House 3 is a cube shaped two story with the same square footage and volume, but with further reductions in surface area.

23.66 x 23.66 x 16’

Square feet: 1,120
Surf. Area: 2634.516
Vol: 8960
V/A 3.40

This more “cubic” house has 1000 ft2 less surface area to enclose the same square footage and volume as the “skinny” house. This represents a 28% reduction in surface area to enclose the same volume. This is a free reduction in heating and cooling costs for the life of the building. Coincidently, this suggests that the classic long, skinny, one story ranch floor plan has average to crummy geometry as far as energy use is concerned. Long skinny mobile homes are even worse.

3. Airtightness

All the insulation in the world won’t fix a house that leaks like a sieve. Today, we have lots of technology to improve airtightness in construction. In some early superinsulated houses, airtightness went too far and a few people even got sick because of air quality problems. Air quality problems are easy to avoid though, as we shall see.

You should aim to attain a perfect polyethylene vapor barrier on the inside. This requires a few simple techniques. Seams can be overlapped by one stud bay. Seams should also be sealed with acoustic sealant, a non-hardening gooey nasty stuff dispensed from a caulk gun.

Of course, right after you do this perfect job, you intentionally cut a bunch of holes in it at every outlet. There are electrical boxes that are designed for energy efficiency. Some have flanges or lips to allow for sealing goop on the vapor barrier. Some have rubber gaskets that seal around the wire as it is pushed through the hole. The next windy day, go stick your hand up in front of an outlet on an outside wall, or a lit candle, to check for drafts.

Air pollution can be much worse in your house than it is in your back yard. The traditional fix was automatic, aka, a leaky house. Older homes can leak air at a fantastic rate. Clever people have devised various ways to measure this. A drafty non-insulated farm house might have 10 air changes per hour (ACPH) if it’s windy. That means, ten times per hour, all of the air inside the house is exchanged for outside (cold) air. You can recognize this house easily. The curtains move (inside…) when it’s windy (outside). They are also fairly to exquisitely uncomfortable in the winter. They are virtually the definition of a drafty house.

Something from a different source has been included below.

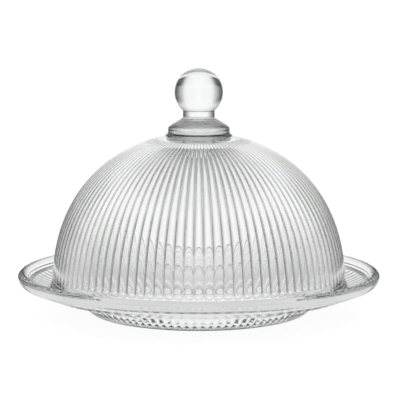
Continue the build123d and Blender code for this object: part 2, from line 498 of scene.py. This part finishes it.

A more “modern” insulated house with average construction will cut that number to 2 or 3 air changes per hour. This is a dramatic improvement of course, but not where we would like to be. Current thinking/research suggests that you need approximately 0.25 ACPH (Air Changes Per Hour) to keep the air in your house fresh and healthy, without wasting too much energy. It takes exceptional care to build a house tighter than 0.25 ACPH.

Once you get your new house sealed tighter than a drum, then you fix the indoor air pollution problem. The first step is to not bring/make pollution inside your house. Don’t smoke! Don’t fry stuff so that it makes the oil smoke. Don’t store pesticides, herbicides, gasoline cans, and so on inside the house. Then, buy an air to air heat exchanger. This runs 24/7 and does just what it says.

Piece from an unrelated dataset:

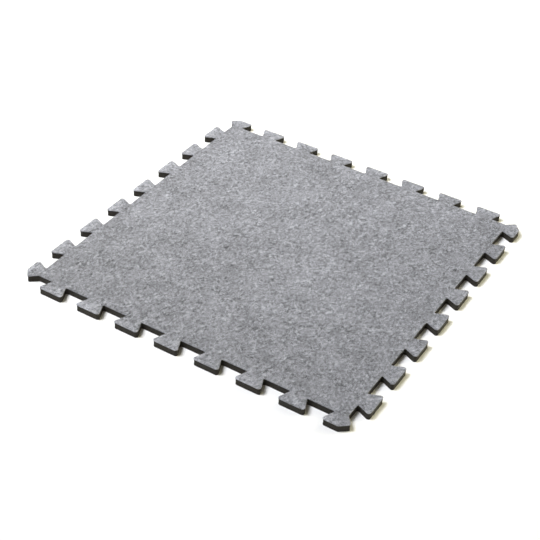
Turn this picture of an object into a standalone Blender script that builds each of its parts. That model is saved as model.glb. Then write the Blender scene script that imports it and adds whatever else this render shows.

It acts as an exhaust fan for the whole house. It removes stale air, and brings in fresh air to replace it. It does this at the perfect rate, so that you don’t have too much fresh air (aka energy waste) nor too little air (stale air, or worse yet, sick building syndrome.) Further, it recovers about 2/3 of the heat in the outgoing stale air and uses it to heat the incoming cold fresh air. It sometimes goes by the name HRV, for Heat Recovery Ventilation.

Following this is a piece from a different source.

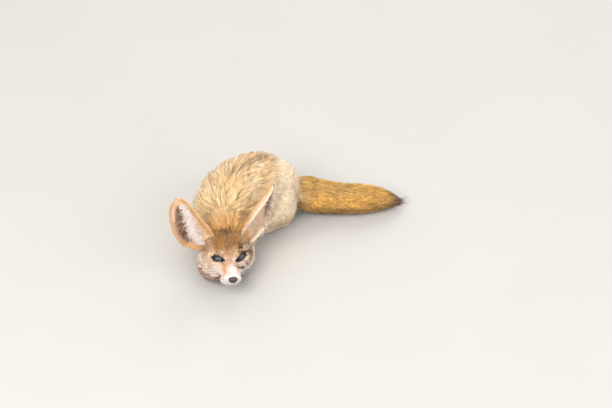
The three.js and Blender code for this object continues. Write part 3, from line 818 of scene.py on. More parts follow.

These are not shockingly expensive, and with installation, ductwork, etc, run less than a thousand dollars. Here’s the first one I found on Google, and it is pretty typical. They are not too difficult to install if you are a little bit handy.

These are only worthwhile if your house is really really airtight or you are sensitive to even small amounts of indoor air pollution. They can be added later as well.

The construction techniques that give us airtightness are threefold.

First, we need a vapor barrier, specifically 6 mil polyethylene sheeting. After the framing is up, and the house is roofed, sheathed, insulated, wired and plumbed, we are ready for the vapor barrier. The plastic is installed on the warm/moist side of the wall, just under the drywall. It prevents warm humid air from escaping into/through the walls/ceilings.

This saves energy of course, but also prevents that moist air from causing moisture problems inside the walls. This can cause mold issues, rotting, funny smells and gross increases in heat loss. One of the (many) disadvantages of fiberglass insulation is that it loses 70-100% of its insulating power if it get moist/wet.

Every seam of the plastic sheeting is overlapped onto the next sheet and sealed with acoustic sealant. Every penetration by wiring, junction box or pipe is sealed with caulk or expanding foam. Then the drywall crew does their magic. It is good to inspect the vapor barrier prior to drywalling, as drywall hides a multitude of sins.

Second, we need an air barrier. This is generally known as housewrap, and the most common brand is Tyvek. It is resistant to air exchange and liquid water intrusion to prevent “outside” moisture from damaging the wall, but allows water vapor to pass out of the house. It is installed on the outside, just under the brick or siding. It does not have to be totally sealed like vapor barrier, just overlapped.

Third, we need good workmanship. Both the Tyvek and the poly vapor barrier need to be installed neatly, thoughtfully, and sealed/stapled/caulked where appropriate. A sloppy job here will negate half or more of the value of these products.